=== DATA IN THIS EXERCISE ===
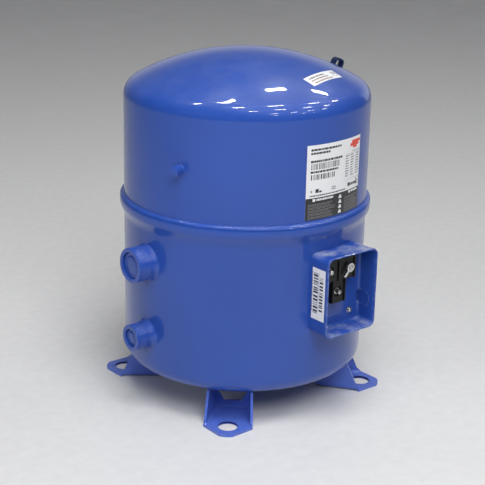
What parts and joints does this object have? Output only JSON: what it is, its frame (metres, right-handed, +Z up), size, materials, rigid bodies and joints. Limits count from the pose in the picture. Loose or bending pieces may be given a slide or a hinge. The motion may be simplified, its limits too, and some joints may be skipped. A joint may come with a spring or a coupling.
{
  "type": "hermetic reciprocating compressor",
  "caption": "Tall welded steel compressor shell on pressed feet, with side pipe fittings, an open terminal box and a radial piston pump under an electric motor inside.",
  "frame": {"origin": "on the shell axis, at the level of the undersides of the feet", "axes": "+Z up along the shell axis; the pipe fittings face -X and the terminal box faces -Y"},
  "size_m": [0.408, 0.422, 0.502],
  "materials": {
    "blue_enamel": "glossy baked enamel with light orange peel",
    "dark_enamel": "dark blue enamel, satin",
    "black_plastic": "moulded thermoset, satin",
    "label_film": "printed vinyl film",
    "zinc_screw": "bright zinc plated",
    "plate_steel": "ground steel",
    "machined_steel": "turned and ground",
    "lamination_steel": "stacked laminations",
    "copper_wire": "varnished copper winding",
    "copper_pipe": "drawn copper",
    "bearing_bronze": "bearing bronze",
    "brass": "machined brass",
    "sight_glass": "fused glass",
    "lead_sleeve": "braided sleeve",
    "cast_iron": "as cast, machined faces",
    "aluminium": "die cast"
  },
  "bodies": {
    "shell": {"box_label": "label_film", "cable_entry_knockout": "blue_enamel", "cylinder_block": "cast_iron", "cylinder_head_1": "cast_iron", "cylinder_head_2": "cast_iron", "cylinder_head_3": "cast_iron", "cylinder_head_4": "cast_iron", "discharge_pipe": "copper_pipe", "discharge_plug": "blue_enamel", "discharge_port": "blue_enamel", "dome_label": "label_film", "earth_screw": "zinc_screw", "equalising_cap": "brass", "equalising_port": "blue_enamel", "gauge_valve_cap": "blue_enamel", "gauge_valve_stub": "blue_enamel", "hermetic_terminal": "plate_steel", "lifting_eye": "dark_enamel", "lower_bearing_cover": "cast_iron", "lower_shell": "blue_enamel", "motor_leads": "lead_sleeve", "motor_support": "cast_iron", "mounting_foot_back": "blue_enamel", "mounting_foot_front": "blue_enamel", "mounting_foot_left": "blue_enamel", "mounting_foot_right": "blue_enamel", "name_label": "label_film", "seam_weld": "blue_enamel", "sight_glass_body": "blue_enamel", "sight_glass_lens": "sight_glass", "stator_core": "lamination_steel", "stator_winding_lower": "copper_wire", "stator_winding_upper": "copper_wire", "suction_plug": "blue_enamel", "suction_port": "blue_enamel", "terminal_block": "black_plastic", "terminal_box": "blue_enamel", "terminal_screw_left": "zinc_screw", "terminal_screw_lower": "zinc_screw", "terminal_screw_right": "zinc_screw", "upper_shell": "blue_enamel", "valve_plate_1": "plate_steel", "valve_plate_2": "plate_steel", "valve_plate_3": "plate_steel", "valve_plate_4": "plate_steel"},
    "crank": {"crankshaft": "machined_steel", "rotor": "machined_steel"},
    "washer": {"thrust_washer": "bearing_bronze"},
    "pair_x": {"piston_1": "aluminium", "piston_2": "aluminium", "wrist_pin_1": "machined_steel", "wrist_pin_2": "machined_steel", "connecting_rod_1": "aluminium", "connecting_rod_2": "aluminium"},
    "pair_y": {"piston_3": "aluminium", "piston_4": "aluminium", "wrist_pin_3": "machined_steel", "wrist_pin_4": "machined_steel", "connecting_rod_3": "aluminium", "connecting_rod_4": "aluminium"}
  },
  "joints": [
    {"name": "crank_spin", "type": "hinge", "parent": "shell", "child": "crank", "pos_m": [0, 0, 0.15], "axis": [0, 0, 1], "continuous": true},
    {"name": "washer_spin", "type": "hinge", "parent": "crank", "child": "washer", "pos_m": [0.006, 0, 0.125], "axis": [0, 0, 1], "continuous": true},
    {"name": "pistons_x_stroke", "type": "hinge", "parent": "washer", "child": "pair_x", "pos_m": [0.012, 0, 0.138], "axis": [0, 0, 1], "continuous": true},
    {"name": "pistons_y_stroke", "type": "hinge", "parent": "washer", "child": "pair_y", "pos_m": [0, 0, 0.162], "axis": [0, 0, 1], "continuous": true}
  ],
  "couplings": [
    {"joint": "washer_spin", "follows": "crank_spin", "ratio": -2},
    {"joint": "pistons_x_stroke", "follows": "crank_spin", "ratio": 1},
    {"joint": "pistons_y_stroke", "follows": "crank_spin", "ratio": 1}
  ]
}
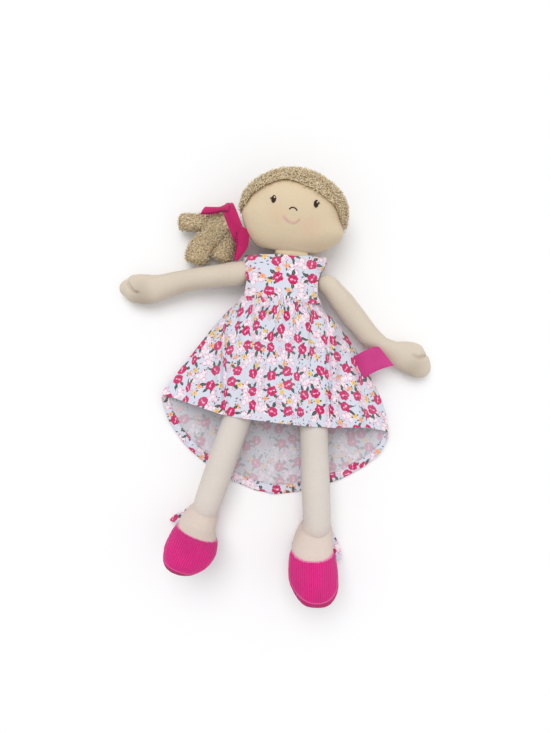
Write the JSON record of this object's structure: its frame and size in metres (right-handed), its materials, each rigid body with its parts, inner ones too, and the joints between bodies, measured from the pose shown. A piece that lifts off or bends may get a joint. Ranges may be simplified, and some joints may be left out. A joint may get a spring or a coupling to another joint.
{
  "type": "rag doll",
  "caption": "Soft cloth doll lying on its back, with a gathered floral dress, pink corduroy shoes and a plush side ponytail tied with a ribbon.",
  "frame": {"origin": "on the surface that the doll lies on, under the waist seam of its dress", "axes": "+Y to the top of the head, +Z out of the chest, so that the doll's right is -X"},
  "size_m": [0.2931, 0.3841, 0.0705],
  "materials": {
    "skin_cloth": "matte",
    "hair_plush": "matte",
    "dress_print": "matte",
    "ribbon_knit": "matte",
    "shoe_corduroy": "matte",
    "label_satin": "satin",
    "closure_tape": "matte"
  },
  "bodies": {
    "body": {"torso": "skin_cloth", "bodice_front": "dress_print", "bodice_back_right": "dress_print", "bodice_back_left": "dress_print", "hook_tape": "closure_tape", "loop_tape": "closure_tape", "skirt_front": "dress_print", "skirt_back": "dress_print"},
    "neck": {"neck": "skin_cloth"},
    "head": {"head": "skin_cloth", "hair_cap": "hair_plush", "ponytail_root": "hair_plush", "ribbon_band": "ribbon_knit"},
    "strand_upper": {"hair_strand_upper": "hair_plush"},
    "strand_middle": {"hair_strand_middle": "hair_plush"},
    "strand_lower": {"hair_strand_lower": "hair_plush"},
    "ribbon_short": {"ribbon_tail_short": "ribbon_knit"},
    "ribbon_long": {"ribbon_tail_long": "ribbon_knit"},
    "shoulder_right": {"shoulder_tab_right": "skin_cloth"},
    "shoulder_left": {"shoulder_tab_left": "skin_cloth"},
    "arm_right": {"arm_right": "skin_cloth"},
    "arm_left": {"arm_left": "skin_cloth"},
    "hip_right": {"hip_tab_right": "skin_cloth"},
    "hip_left": {"hip_tab_left": "skin_cloth"},
    "leg_right": {"leg_right": "skin_cloth"},
    "leg_left": {"leg_left": "skin_cloth"},
    "foot_right": {"foot_right": "skin_cloth", "shoe_upper_right": "shoe_corduroy", "shoe_sole_right": "shoe_corduroy"},
    "foot_left": {"foot_left": "skin_cloth", "shoe_upper_left": "shoe_corduroy", "shoe_sole_left": "shoe_corduroy"},
    "loop_right": {"heel_loop_right": "dress_print"},
    "loop_left": {"heel_loop_left": "dress_print"},
    "label": {"label_tab": "label_satin"}
  },
  "joints": [
    {"name": "neck_tilt", "type": "hinge", "parent": "body", "child": "neck", "pos_m": [0, 0.038, 0.0224], "axis": [0, 0, 1], "range_deg": [-12, 12], "deforming": ["hair_strand_lower", "hair_strand_middle", "ribbon_tail_long"]},
    {"name": "head_nod", "type": "hinge", "parent": "neck", "child": "head", "pos_m": [0.00091, 0.04796, 0.0224], "axis": [0.9959, -0.0906, 0], "range_deg": [-15, 20], "deforming": ["hair_strand_lower", "hair_strand_middle", "ribbon_tail_long"]},
    {"name": "strand_upper_lift", "type": "hinge", "parent": "head", "child": "strand_upper", "pos_m": [-0.06378, 0.06589, 0.01838], "axis": [0.1011, 0.9949, 0], "range_deg": [0, 70], "deforming": ["hair_strand_upper", "ribbon_tail_short"]},
    {"name": "strand_middle_lift", "type": "hinge", "parent": "head", "child": "strand_middle", "pos_m": [-0.06419, 0.06096, 0.01743], "axis": [-0.7597, 0.6502, 0], "range_deg": [0, 70], "deforming": ["hair_strand_middle"]},
    {"name": "strand_lower_lift", "type": "hinge", "parent": "head", "child": "strand_lower", "pos_m": [-0.05941, 0.05844, 0.01639], "axis": [-0.9988, 0.0484, 0], "range_deg": [0, 70], "deforming": ["hair_strand_lower", "ribbon_tail_long"]},
    {"name": "ribbon_short_flap", "type": "hinge", "parent": "head", "child": "ribbon_short", "pos_m": [-0.06113, 0.08369, 0.03044], "axis": [-0.2593, 0.9658, 0], "range_deg": [0, 80]},
    {"name": "ribbon_long_flap", "type": "hinge", "parent": "head", "child": "ribbon_long", "pos_m": [-0.04343, 0.05536, 0.03044], "axis": [-0.9876, 0.1571, 0], "range_deg": [0, 80]},
    {"name": "arm_right_swing", "type": "hinge", "parent": "body", "child": "shoulder_right", "pos_m": [-0.042, 0.017, 0.0224], "axis": [0, 1, 0], "range_deg": [0, 90], "deforming": ["bodice_front", "ribbon_tail_long", "hair_strand_lower", "hair_strand_middle"]},
    {"name": "arm_right_raise", "type": "hinge", "parent": "shoulder_right", "child": "arm_right", "pos_m": [-0.042, 0.017, 0.0224], "axis": [0, 0, -1], "range_deg": [-35, 40], "deforming": ["hair_strand_upper", "hair_strand_middle", "hair_strand_lower", "ribbon_tail_long", "ribbon_tail_short", "skirt_front"]},
    {"name": "arm_left_swing", "type": "hinge", "parent": "body", "child": "shoulder_left", "pos_m": [0.042, 0.017, 0.0224], "axis": [0, -1, 0], "range_deg": [0, 90], "deforming": ["bodice_front", "label_tab", "skirt_front"]},
    {"name": "arm_left_raise", "type": "hinge", "parent": "shoulder_left", "child": "arm_left", "pos_m": [0.042, 0.017, 0.0224], "axis": [0, 0, 1], "range_deg": [-3, 84], "deforming": ["label_tab", "skirt_front"]},
    {"name": "leg_right_swing", "type": "hinge", "parent": "body", "child": "hip_right", "pos_m": [-0.0315, -0.08891, 0.0224], "axis": [-1, 0, 0], "range_deg": [0, 90], "deforming": ["skirt_front"]},
    {"name": "leg_right_spread", "type": "hinge", "parent": "hip_right", "child": "leg_right", "pos_m": [-0.0315, -0.08891, 0.0224], "axis": [0, 0, -1], "range_deg": [-14, 29], "deforming": ["skirt_front"]},
    {"name": "leg_left_swing", "type": "hinge", "parent": "body", "child": "hip_left", "pos_m": [0.0315, -0.09609, 0.0224], "axis": [-1, 0, 0], "range_deg": [0, 90], "deforming": ["skirt_front"]},
    {"name": "leg_left_spread", "type": "hinge", "parent": "hip_left", "child": "leg_left", "pos_m": [0.0315, -0.09609, 0.0224], "axis": [0, 0, 1], "range_deg": [-3, 40], "deforming": ["skirt_front"]},
    {"name": "ankle_right", "type": "hinge", "parent": "leg_right", "child": "foot_right", "pos_m": [-0.06027, -0.18924, 0.02764], "axis": [0.9455, -0.3255, 0.0026], "range_deg": [-37, 29]},
    {"name": "ankle_left", "type": "hinge", "parent": "leg_left", "child": "foot_left", "pos_m": [0.04058, -0.1999, 0.03027], "axis": [0.9994, 0.035, 0.0039], "range_deg": [-54, 12]},
    {"name": "loop_right_flop", "type": "hinge", "parent": "foot_right", "child": "loop_right", "pos_m": [-0.07417, -0.18719, 0.00799], "axis": [-0.1387, 0.9903, 0], "range_deg": [0, 60]},
    {"name": "loop_left_flop", "type": "hinge", "parent": "foot_left", "child": "loop_left", "pos_m": [0.05882, -0.20234, 0.0108], "axis": [-0.8655, -0.5009, 0], "range_deg": [0, 60]},
    {"name": "label_flap", "type": "hinge", "parent": "body", "child": "label", "pos_m": [0.07485, -0.05334, 0.01727], "axis": [0.4067, -0.9136, 0], "range_deg": [0, 60]}
  ]
}
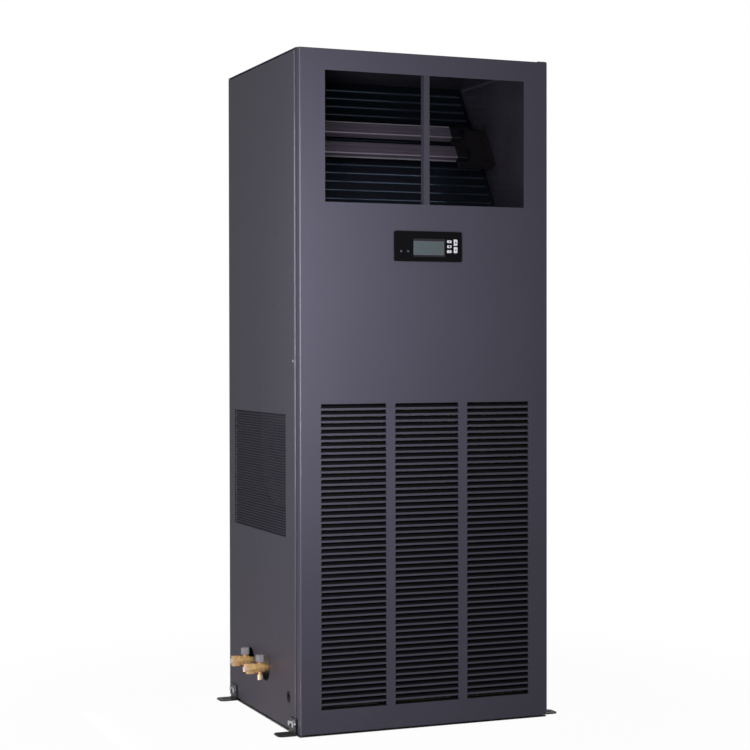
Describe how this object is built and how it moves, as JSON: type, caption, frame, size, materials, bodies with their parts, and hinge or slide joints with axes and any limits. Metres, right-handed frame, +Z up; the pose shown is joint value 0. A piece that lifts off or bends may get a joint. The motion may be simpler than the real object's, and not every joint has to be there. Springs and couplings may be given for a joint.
{
  "type": "computer room air conditioner",
  "caption": "Tall floor-standing close-control air conditioner with a hinged door, louvred return air grille, open air outlet, leaning coil, reheat bars, blower and side valves.",
  "frame": {"origin": "centre of the cabinet's base on the floor", "axes": "+X to the right seen from the front, +Y to the rear with the door facing -Y, +Z up; the refrigerant valves are on the -X side"},
  "size_m": [0.8056, 0.6075, 1.752],
  "materials": {
    "bezel_plastic": "moulded",
    "black_paint": "black enamel",
    "black_plastic": "moulded",
    "board": "printed circuit board",
    "bracket_paint": "black powder coat",
    "brass": "turned brass",
    "bush_plastic": "acetal",
    "button_plastic": "moulded",
    "cabinet_paint": "dark grey powder coat, satin",
    "coil_tube": "tube with the coil's dark coating",
    "copper": "drawn copper, dull",
    "filter_card": "stiff card frame",
    "filter_cloth": "pleated media",
    "fin_aluminium": "coated fins",
    "frame_paint": "dark grey powder coat, matt",
    "grey_plastic": "moulded",
    "heater_metal": "extruded, satin",
    "liner_board": "faced insulation board",
    "motor_paint": "dark grey enamel",
    "red_plastic": "moulded",
    "screen": "display cover",
    "seal_rubber": "matt",
    "white_plastic": "moulded",
    "zinc_sheet": "galvanised sheet",
    "zinc_steel": "zinc plated"
  },
  "bodies": {
    "cabinet": {"anchor_brackets": "bracket_paint", "base_pan": "frame_paint", "blower_deck": "zinc_sheet", "blower_housing_left": "zinc_sheet", "blower_housing_right": "zinc_sheet", "blower_motor": "motor_paint", "bracket_bolts": "zinc_steel", "compressor": "black_paint", "compressor_grommets": "seal_rubber", "contactors": "black_plastic", "discharge_pipe": "copper", "drain_hose": "seal_rubber", "drain_pan": "zinc_sheet", "electrical_box": "zinc_sheet", "evaporator_coil": "fin_aluminium", "evaporator_tubes": "coil_tube", "filter_drier": "black_paint", "flare_nuts": "brass", "flare_plugs": "white_plastic", "front_posts": "frame_paint", "front_rails": "frame_paint", "heater_bars": "heater_metal", "heater_brackets": "frame_paint", "heater_end_caps": "black_plastic", "hinge_pins": "zinc_steel", "isolator_switch": "black_plastic", "left_side_panel": "cabinet_paint", "liquid_pipes": "copper", "motor_cradle": "zinc_sheet", "panel_screws": "zinc_steel", "plenum_liners": "liner_board", "port_caps": "brass", "rear_panel": "cabinet_paint", "rear_posts": "frame_paint", "right_side_panel": "cabinet_paint", "service_valves": "brass", "side_grille": "cabinet_paint", "stem_caps": "grey_plastic", "suction_pipe": "copper", "top_cover": "cabinet_paint", "valve_plate": "zinc_sheet"},
    "door": {"door_panel": "cabinet_paint", "louvre_inserts": "cabinet_paint", "window_mullion": "cabinet_paint", "door_gasket": "seal_rubber", "hinge_bushes": "bush_plastic", "display_bezel": "bezel_plastic", "display_board": "board", "display_screen": "screen"},
    "blower_rotor": {"blower_shaft": "zinc_steel", "blower_wheel_left": "zinc_sheet", "blower_wheel_right": "zinc_sheet"},
    "air_filter": {"filter_frame": "filter_card", "filter_media": "filter_cloth"},
    "isolator_handle": {"isolator_handle": "red_plastic"},
    "button_up": {"button_up": "button_plastic"},
    "button_enter": {"button_enter": "button_plastic"},
    "button_down": {"button_down": "button_plastic"},
    "button_power": {"button_power": "button_plastic"},
    "button_silence": {"button_silence": "button_plastic"}
  },
  "joints": [
    {"name": "door_hinge", "type": "hinge", "parent": "cabinet", "child": "door", "pos_m": [0.343, -0.286, 0], "axis": [0, 0, 1], "range_deg": [0, 105]},
    {"name": "blower_spin", "type": "hinge", "parent": "cabinet", "child": "blower_rotor", "pos_m": [0, 0.04, 0.7], "axis": [1, 0, 0], "continuous": true},
    {"name": "filter_lift", "type": "slide", "parent": "cabinet", "child": "air_filter", "axis": [0, 0, 1], "range_m": [0, 0.012]},
    {"name": "isolator_turn", "type": "hinge", "parent": "cabinet", "child": "isolator_handle", "pos_m": [0.13, -0.2, 0.98], "axis": [0, 1, 0], "range_deg": [0, 90]},
    {"name": "button_up_press", "type": "slide", "parent": "door", "child": "button_up", "axis": [0, 1, 0], "range_m": [0, 0.001], "stiffness_N_per_m": 300, "springref_m": -0.0005},
    {"name": "button_enter_press", "type": "slide", "parent": "door", "child": "button_enter", "axis": [0, 1, 0], "range_m": [0, 0.001], "stiffness_N_per_m": 300, "springref_m": -0.0005},
    {"name": "button_down_press", "type": "slide", "parent": "door", "child": "button_down", "axis": [0, 1, 0], "range_m": [0, 0.001], "stiffness_N_per_m": 300, "springref_m": -0.0005},
    {"name": "button_power_press", "type": "slide", "parent": "door", "child": "button_power", "axis": [0, 1, 0], "range_m": [0, 0.001], "stiffness_N_per_m": 300, "springref_m": -0.0005},
    {"name": "button_silence_press", "type": "slide", "parent": "door", "child": "button_silence", "axis": [0, 1, 0], "range_m": [0, 0.001], "stiffness_N_per_m": 300, "springref_m": -0.0005}
  ]
}
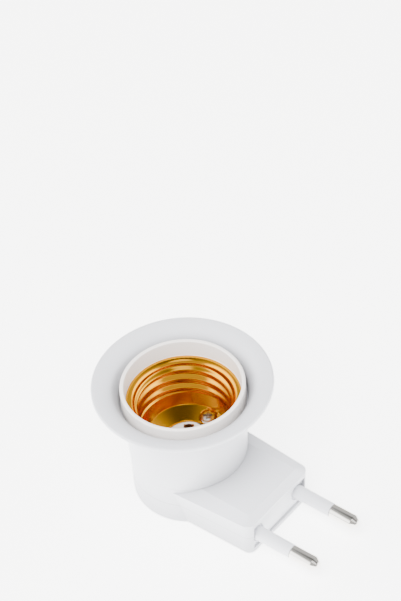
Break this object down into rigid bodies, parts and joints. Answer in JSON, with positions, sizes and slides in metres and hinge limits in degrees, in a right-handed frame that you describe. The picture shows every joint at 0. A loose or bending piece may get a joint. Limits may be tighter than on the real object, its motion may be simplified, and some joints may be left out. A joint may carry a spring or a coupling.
{
  "type": "plug in lamp holder",
  "caption": "White screw lamp socket with a flared rim and an inner sleeve, standing on a flat plug with round sleeved pins, for a lamp straight at a wall outlet.",
  "frame": {"origin": "On the socket's axis, in the flat underside that the holder rests on.", "axes": "+Z is the socket's axis, with its mouth up; +X is the way the plug's pins point; +Y completes the right-handed frame."},
  "size_m": [0.0747, 0.0488, 0.0388],
  "materials": {
    "body_plastic": "satin moulded white",
    "sleeve_plastic": "satin moulded warm white",
    "bridge_plastic": "satin moulded white",
    "carrier_plastic": "matt moulded white",
    "shell_brass": "bright rolled sheet",
    "terminal_brass": "stamped strip",
    "contact_bronze": "spring bronze strip",
    "rivet_bronze": "dark upset head",
    "pin_nickel": "nickel plated, turned",
    "ferrule_tin": "tinned, crimped",
    "screw_nickel": "nickel plated steel",
    "screw_zinc": "zinc plated steel",
    "lead_brown": "soft insulation",
    "lead_blue": "soft insulation"
  },
  "bodies": {
    "holder": {"outer_cup": "body_plastic", "inner_sleeve": "sleeve_plastic", "screw_shell": "shell_brass", "shell_screw_left": "screw_nickel", "shell_screw_right": "screw_nickel", "contact_carrier": "carrier_plastic", "contact_rivet": "rivet_bronze", "live_terminal": "terminal_brass", "neutral_terminal": "terminal_brass", "shell_nut_plate": "terminal_brass", "plug_housing": "body_plastic", "bottom_cover": "body_plastic", "pin_bridge": "bridge_plastic", "pin_left": "pin_nickel", "pin_right": "pin_nickel", "pin_sleeve_left": "bridge_plastic", "pin_sleeve_right": "bridge_plastic", "live_lead": "lead_brown", "neutral_lead": "lead_blue", "live_ferrule": "ferrule_tin", "neutral_ferrule": "ferrule_tin", "cup_screw_front": "screw_zinc", "cup_screw_rear": "screw_zinc", "cover_screw_front": "screw_zinc", "cover_screw_left": "screw_zinc", "cover_screw_right": "screw_zinc"},
    "contact_spring": {"centre_contact": "contact_bronze"}
  },
  "joints": [
    {"name": "contact_flex", "type": "hinge", "parent": "holder", "child": "contact_spring", "pos_m": [-0.0024, 0.0033, 0.0162], "axis": [0.8087, 0.5882, 0], "range_deg": [0, 10], "stiffness_Nm_per_rad": 0.17}
  ]
}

=== WHAT NEEDS TO BE DONE ===
Go through the material above and count the lines that contain "bends"; answer with the number alone.

=== SOLUTION ===
2